Show that, in general, four normals can be drawn to the hyperbola $$xy = {c^2}$$  from any point  $$P(h,\,k)$$ such that

(a) Sum of the x-coordinates of the feet of the normal = h

(b) Sum of the y-coordinates of the feet of the normal = k

(c) Product of the x-coordinates of the feet of the normal

= Product of the y-coordinates of the feet of the normal

=$$- {c^4}.$$

Solution: Any normal to  $$xy = {c^2}$$ can be written in the form

$x{t^3} - yt - c{t^4} + c = 0$

If this passes through  $$P(h,\,k),$$  we have

\begin{align}&\qquad\;\; h{t^3} - kt - c{t^4} + c = 0 \\ & \Rightarrow\quad c{t^4} - h{t^3} + kt - c = 0 \\\end{align}

This biquadratic equation gives (in general) four roots for t corresponding to the four normals. Let the four roots be  $${t_1},\,{t_2},\,{t_3},\,{t_4}.$$

We have,

 Sum of x-coordinates of feet of normals = \sum\limits_{i = 1}^4 {c{t_i} = c\sum\limits_{i = 1}^4 {{t_i} = c \cdot \begin{align}\frac{h}{c}\end{align} = h} } Sum of y-coordinates of feet of normals = \begin{align}\sum\limits_{i = 1}^4 {\frac{c}{{{t_i}}} = c\sum\limits_{i = 1}^4 {\frac{1}{{{t_i}}} = c \cdot \frac{k}{c} = k} } \end{align} Product of  x-coordinates of feet of normals = $${c^4}\prod\limits_{i = 1}^4 {{t_i} = - {c^4}}$$ Product of  y-coordinates of feet of normals = $${c^4}\prod\limits_{i = 1}^4 {\frac{1}{{{t_i}}} = - {c^4}}$$

This proves the assertions stated in the question.

Example - 32

A tangent is drawn to  $$xy = {c^2}$$  at the point P, intersecting the coordinates axes in A and B. Prove that area $$(\Delta OAB)$$  is constant where O is the origin.

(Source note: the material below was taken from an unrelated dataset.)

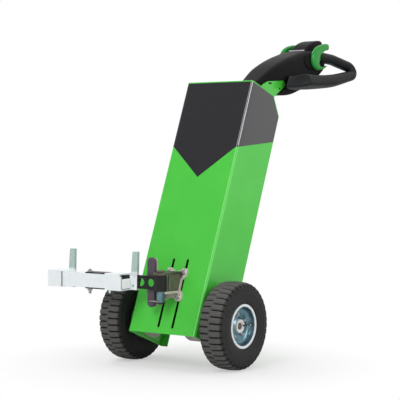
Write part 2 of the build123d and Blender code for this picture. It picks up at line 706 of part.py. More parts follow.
with BuildPart() as fixed_jaw:
    with BuildSketch(Plane.YZ.offset(SLEEVE_X0)):
        with Locations((CLAMP_Y, ARM_Z)):
            Rectangle(SLEEVE_S, SLEEVE_S)
            Rectangle(SLEEVE_S - 2 * SLEEVE_WALL, SLEEVE_S - 2 * SLEEVE_WALL, mode=Mode.SUBTRACT)
    extrude(amount=SLEEVE_X1 - SLEEVE_X0)
    with BuildSketch(Plane.XZ.offset(-post_back)):
        with BuildLine():
            post_face(POST_X)
        make_face()
        with Locations((POST_X, POST_LOW + POST_HOLE_UP)):
            Circle(POST_HOLE_R, mode=Mode.SUBTRACT)
    extrude(amount=POST_T)
    with BuildSketch(Plane.XZ.offset(-(post_front + BACKING_T))):
        with Locations(((SLEEVE_X0 + POST_X) / 2 - POST_HOLE_R, ARM_Z)):
            Rectangle(POST_X - SLEEVE_X0 - 2 * POST_HOLE_R, SLEEVE_S)
    extrude(amount=BACKING_T)
    with BuildSketch(Plane.YZ.offset(SLEEVE_X1)):
        with Locations((CLAMP_Y, ARM_Z + (CAP_UP - SLEEVE_S / 2) / 2)):
            Rectangle(SLEEVE_S, CAP_UP + SLEEVE_S / 2)
    extrude(amount=CAP_T)
    with BuildSketch(Plane.YZ.offset(TONGUE_X0)):
        with Locations((CLAMP_Y, ARM_Z)):
            Rectangle(tongue_s, tongue_s)
    extrude(amount=SLEEVE_X1 + CAP_T - TONGUE_X0)
    with BuildSketch(Plane.XY.offset(ARM_Z - tongue_s)):
        with Locations((BOLT_X, CLAMP_Y)):
            Circle(BOLT_R)
    extrude(amount=2 * tongue_s, mode=Mode.SUBTRACT)
save(fixed_jaw, "fixed_jaw")

with BuildPart() as clamp_bolt:
    with BuildSketch(Plane.XY.offset(ARM_Z - TUBE_S / 2 - 14)):
        with Locations((BOLT_X, CLAMP_Y)):
            Circle(BOLT_R)
    extrude(amount=TUBE_S + 14 + FACE_GAP)
    with BuildSketch(Plane.XY.offset(ARM_Z + TUBE_S / 2 + FACE_GAP)):
        with Locations((BOLT_X, CLAMP_Y)):
            RegularPolygon(9, 6)
    extrude(amount=6)
    with BuildSketch(Plane.XY.offset(ARM_Z - TUBE_S / 2 - FACE_GAP - 7)):
        with Locations((BOLT_X, CLAMP_Y)):
            RegularPolygon(9, 6)
    extrude(amount=7)
save(clamp_bolt, "clamp_bolt")

with BuildPart() as sliding_jaw:
    for x0, x1, size in (
        (TUBE_X0, TUBE_X1, TUBE_S),
        (BOX_X0, BOX_X1, SLEEVE_S),
        (BOX_X1, BOX_X1 + COLLAR_L, COLLAR_S),
    ):
        with BuildSketch(Plane.YZ.offset(x0)):
            with Locations((CLAMP_Y, ARM_Z)):
                Rectangle(size, size)
                Rectangle(TUBE_S - 2 * TUBE_WALL, TUBE_S - 2 * TUBE_WALL, mode=Mode.SUBTRACT)
        extrude(amount=x1 - x0)
    with BuildSketch(Plane.XY.offset(ARM_Z - TUBE_S / 2 - UNDER_T)):
        with Locations(((BOX_X1 + UNDER_X1) / 2, CLAMP_Y)):
            Rectangle(UNDER_X1 - BOX_X1, TUBE_S)
    extrude(amount=UNDER_T)
    with BuildSketch(Plane.XZ.offset(-far_post_back)):
        with BuildLine():
            post_face(FAR_POST_X)
        make_face()
    extrude(amount=POST_T)
    with BuildSketch(Plane.XY.offset(ARM_Z - TUBE_S)):
        with Locations(((SLIDE_SLOT_X0 + SLIDE_SLOT_X1) / 2, CLAMP_Y)):
            SlotOverall(SLIDE_SLOT_X1 - SLIDE_SLOT_X0, SLIDE_SLOT_W)
    extrude(amount=2 * TUBE_S, mode=Mode.SUBTRACT)
save(sliding_jaw, "sliding_jaw")

# Head bracket: two cheeks rising from a foot on the rear chamfer
CHEEK_X, HEAD_CHEEK_T = 43.3, 4.0
HEAD_FOOT_T = 5.0
crest = foot + back_dir * CREST_D + up_dir * CREST_H
heel = foot + back_dir * BODY_D + up_dir * HEEL_H
rear_out = (back_dir * rear_normal.X + up_dir * rear_normal.Y).normalized()
slope_dir = (heel - crest).normalized()
cheek_out = CHEEK_X + HEAD_CHEEK_T
foot_top = slope_dir * 5
foot_low = heel - crest - slope_dir * 5
foot_low_out = foot_low + rear_out * HEAD_FOOT_T
foot_top_out = foot_top + rear_out * HEAD_FOOT_T
# back and up from the crest
CHEEK_OUTLINE = ((60, 39), (86, 49), (179, 56), (194, 39), (137, 9))


def head_plane(x=0.0):
    """Plane across the head, looking to +X; x is back from the crest and y is up."""
    return Plane(origin=(x, crest.Y, crest.Z), x_dir=(0, 1, 0), z_dir=(1, 0, 0))


def cheek_face():
    """Outline of a bracket cheek seen from the side."""
    Polyline(
        (foot_top.Y, foot_top.Z),
        *CHEEK_OUTLINE,
        (foot_low.Y, foot_low.Z),
        close=True,
    )


with BuildPart() as head_bracket:
    for side in (-1, 1):
        with BuildSketch(head_plane(side * CHEEK_X)):
            with BuildLine():
                cheek_face()
            make_face()
        extrude(amount=side * HEAD_CHEEK_T)
    with BuildSketch(head_plane(-cheek_out)):
        with BuildLine():
            Polyline(
                (foot_top.Y, foot_top.Z),
                (foot_low.Y, foot_low.Z),
                (foot_low_out.Y, foot_low_out.Z),
                (foot_top_out.Y, foot_top_out.Z),
                close=True,
            )
        make_face()
    extrude(amount=2 * cheek_out)
save(head_bracket, "head_bracket")

# Steering head: moulded cover with side pockets for the bracket cheeks
HEAD_HALF_W = 58.0
POCKET_GROW = 1.5
# back from the crest, underside and top above it, half width, top and lower corner radius
HEAD_SECTIONS = (
    (20, 31, 47, 34, 7, 3),
    (90, 26, 83, 46, 20, 5),
    (160, 7, 114, 55, 26, 8),
    (250, 21, 142, HEAD_HALF_W, 28, 10),
    (335, 50, 163, HEAD_HALF_W, 28, 12),
    (410, 92, 161, HEAD_HALF_W, 24, 14),
    (430, 112, 143, HEAD_HALF_W - 6, 12, 12),
)
with BuildPart() as head_cover:
    for back, low, top, reach, top_r, low_r in HEAD_SECTIONS:
        section_plane = Plane(
            origin=(0, crest.Y + back, crest.Z), x_dir=(1, 0, 0), z_dir=(0, -1, 0)
        )
        with BuildSketch(section_plane) as head_section:
            with Locations((0, (low + top) / 2)):
                Rectangle(2 * reach, top - low)
            corners = head_section.vertices().group_by(Axis.Y)
            fillet(corners[-1], top_r)
            corners = head_section.vertices().group_by(Axis.Y)
            fillet(corners[0], low_r)
    loft(ruled=True)
    for side in (-1, 1):
        with BuildSketch(head_plane(side * (CHEEK_X - FACE_GAP))):
            with BuildLine():
                cheek_face()
            make_face()
            offset(amount=POCKET_GROW, kind=Kind.INTERSECTION)
        extrude(amount=side * HEAD_HALF_W, mode=Mode.SUBTRACT)
save(head_cover, "head_cover")

# Control pod on top of the head
POD_HALF_W = 34.0
POD_EDGE_R, POD_END_R = 10.0, 18.0
POD_BACK, POD_TOP = 452.0, 203.0    # back from the crest, and above it
POD_FRONT, POD_BASE = 333.0, 150.0
POD_BROW = 75.0         # from the front base back to where the top runs level
with BuildPart() as control_pod:
    with BuildSketch(head_plane(-POD_HALF_W)):
        with BuildLine():
            ThreePointArc(
                (POD_FRONT, POD_BASE),
                (POD_FRONT + POD_BROW * 0.4, POD_TOP - 16),
                (POD_FRONT + POD_BROW, POD_TOP),
            )
            Line((POD_FRONT + POD_BROW, POD_TOP), (POD_BACK - POD_END_R, POD_TOP))
            RadiusArc((POD_BACK - POD_END_R, POD_TOP), (POD_BACK, POD_TOP - POD_END_R), POD_END_R)
            Polyline(
                (POD_BACK, POD_TOP - POD_END_R),
                (POD_BACK, POD_BASE + 14),
                (POD_BACK - 45, POD_BASE - 20),
                (POD_FRONT, POD_BASE - 20),
                (POD_FRONT, POD_BASE),
            )
        make_face()
    extrude(amount=2 * POD_HALF_W)
    fillet(
        control_pod.edges().filter_by(
            lambda e: e.center().Z > crest.Z + POD_BASE and abs(e.center().X) > POD_HALF_W - 2
        ),
        POD_EDGE_R,
    )
    add(head_cover.part, mode=Mode.SUBTRACT)
save(control_pod, "control_pod")

# Grips: a closed loop on each side, from the lever back and round to the head's flank
GRIP_R = 18.0
GRIP_X = 83.5                       # middle of the loop
GRIP_BACK, GRIP_UP = 396.2, 93.9    # back from the crest, and above it
GRIP_TOE, GRIP_SPLAY = 7.0, 24.0
# back along the grip and up it, with the bend radius at each corner between
GRIP_ROUTE = ((-30, 53.5), (45, 47), (134, 22), (138, -6), (96, -16))
GRIP_BENDS = (70, 19, 17)
GRIP_NOSE_R = 10.0
# lower arm, forward to the root: place along and up the grip, half width and half height
ARM_SECTIONS = ((0, -34.5, 20, 20.5), (-110, -41, 23, 21), (-185, -45.5, 27, 25), (-218, -50, 27, 29.5))
FLANK_L, FLANK_H = 360.0, 240.0     # stretch of flank that the grips end on
toe, splay = radians(GRIP_TOE), radians(GRIP_SPLAY)

# Thumb levers: a crescent at each grip's front end with a long prong on top
LEVER_T = 16.0
LEVER_BACK, LEVER_UP, LEVER_R = 360.6, 138.3, 35.5
BITE_BACK, BITE_UP, BITE_R = 401.6, 132.8, 32.0     # round bite that makes the crescent
PRONG_BACK, PRONG_UP, PRONG_TILT = 387.0, 176.3, 3.0
PRONG_L, PRONG_W = 66.0, 20.0
# web between the crescent and the prong, back from the crest and up
LEVER_WEB = ((350, 168), (368, 148), (397, 158), (414, 167), (390, 181))
for name, side in (("right", 1), ("left", -1)):
    along = Vector(side * sin(toe), cos(toe), 0)
    rise = Vector(-side * sin(splay), 0, cos(splay))
    across = along.cross(rise).normalized()
    grip_plane = Plane(
        origin=(side * GRIP_X, crest.Y + GRIP_BACK, crest.Z + GRIP_UP),
        x_dir=along,
        z_dir=across,
    )
    with BuildPart() as grip:
        with BuildLine(grip_plane) as grip_path:
            FilletPolyline(*GRIP_ROUTE, radius=list(GRIP_BENDS))
        loop = grip_path.wires()[0]
        with BuildSketch(Plane(origin=loop @ 0, z_dir=loop % 0)):
            Circle(GRIP_R)
        sweep(path=loop)
        fillet(grip.faces().sort_by_distance(loop @ 0)[0].edges(), GRIP_NOSE_R)
        with BuildSketch(Plane(origin=loop @ 1, x_dir=across, z_dir=loop % 1)):
            Circle(GRIP_R)
        for s, t, wide, high in ARM_SECTIONS:
            with BuildSketch(
                Plane(origin=grip_plane.from_local_coords((s, t, 0)), x_dir=across, z_dir=-along)
            ):
                Ellipse(wide, high)
        loft()
        fillet(grip.faces().sort_by(Axis.Y)[0].edges(), GRIP_NOSE_R)
        with BuildSketch(head_plane()):
            with Locations((GRIP_BACK - FLANK_L / 3, GRIP_UP)):
                Rectangle(FLANK_L, FLANK_H)
        extrude(amount=side * HEAD_HALF_W, mode=Mode.SUBTRACT)
    save(grip, f"grip_{name}")
    with BuildPart() as lever:
        with BuildSketch(head_plane(side * HEAD_HALF_W)):
            with Locations((LEVER_BACK, LEVER_UP)):
                Circle(LEVER_R)
            with Locations((BITE_BACK, BITE_UP)):
                Circle(BITE_R, mode=Mode.SUBTRACT)
            with BuildLine():
                Polyline(*LEVER_WEB, close=True)
            make_face()
            with Locations((PRONG_BACK, PRONG_UP)):
                SlotOverall(PRONG_L, PRONG_W, rotation=PRONG_TILT)
        extrude(amount=side * LEVER_T)
        add(grip.part, mode=Mode.SUBTRACT)
    save(lever, f"thumb_lever_{name}")
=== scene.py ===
# %% [markdown]
# # A walk-behind electric tug, dressed for its picture
# The CAD model arrives as a fixed frame of named solids in metres, with Z up, the coupling
# towards -Y and the operator towards +Y. This lesson never moves or resizes those solids. It
# gives each of them a real finish, stands finer meshes over the ones that are too plain, and
# adds what is too small for the CAD file: bolts, tyre blocks, welds, screws and seals.

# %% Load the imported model
import json
import math

import bmesh
import bpy
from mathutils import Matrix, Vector


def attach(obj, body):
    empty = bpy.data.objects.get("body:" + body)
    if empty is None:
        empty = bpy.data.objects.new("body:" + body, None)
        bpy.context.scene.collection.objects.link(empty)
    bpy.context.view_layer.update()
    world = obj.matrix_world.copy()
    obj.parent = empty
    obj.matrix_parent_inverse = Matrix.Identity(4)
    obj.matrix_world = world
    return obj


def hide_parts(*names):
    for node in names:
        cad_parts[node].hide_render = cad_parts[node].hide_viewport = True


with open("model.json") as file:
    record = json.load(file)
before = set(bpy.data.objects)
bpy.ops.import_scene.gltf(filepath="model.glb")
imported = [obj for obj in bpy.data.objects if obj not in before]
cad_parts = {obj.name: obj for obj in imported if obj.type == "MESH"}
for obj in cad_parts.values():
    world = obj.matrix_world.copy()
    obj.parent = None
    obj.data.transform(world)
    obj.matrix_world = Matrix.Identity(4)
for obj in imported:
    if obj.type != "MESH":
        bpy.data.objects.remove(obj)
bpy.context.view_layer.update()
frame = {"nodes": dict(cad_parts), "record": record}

print("solids in the frame:", len(frame["nodes"]))

# %% [markdown]
# The housing leans back, so most places on it are easier to say along its own face than in
# world axes: up along the front panel and back through the housing, from the middle of its
# lower front edge. The head is measured from the crest. All such numbers are millimetres.

# %% Places on the machine
MM = 0.001
LEAN = math.radians(21.87)
UP = Vector((0, math.sin(LEAN), math.cos(LEAN)))
BACK = Vector((0, math.cos(LEAN), -math.sin(LEAN)))
FOOT = Vector((0, -0.1085, 0.1039))
HALF_W, BODY_D = 124.0, 176.0
CREST_D, CREST_H, HEEL_H = 123.0, 818.0, 768.0
SIDES = (("left", -1), ("right", 1))


def at(x, y, z):
    """A point in the world's axes."""
    return Vector((x, y, z)) * MM


def on_body(x, height, depth=0.0):
    """A point given across, up the front panel and back from it."""
    return FOOT + (Vector((x, 0, 0)) + UP * height + BACK * depth) * MM


CREST = on_body(0, CREST_H, CREST_D)


def from_crest(x, back, up):
    """A point of the steering head, from the middle of the housing's crest."""
    return CREST + at(x, back, up)


print("crest of the housing at", [round(v, 4) for v in CREST])

# %% [markdown]
# ## Reading the frame
# Every solid belongs to one moving body and one finish of the record. New pieces take both
# from the solid they stand for, so they are looked up once here.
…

Solution: Although we’ve already discussed the general problem(of which this problem is a particular example) in Example 29, we redo it here just to gain practice with tangents to $$xy = {c^2}.$$

Let the point P be  \left( {ct,\,\begin{align}\frac{c}{t}\end{align}} \right). The tangent at P has the equation

$x + y{t^2} = 2ct$

This intersects the x-axis in

$A \equiv (2ct,\,0)$

and the y - axis in

$B \equiv \left( {0,\,\frac{{2c}}{t}} \right)$

Thus, area (\Delta OAB) =\begin{align} \frac{1}{2} \times 2ct \times \frac{{2c}}{t}\end{align}

$$= 2{c^2}$$ (a constant)

Also notice that, as in Example -29, P is the mid-point of AB.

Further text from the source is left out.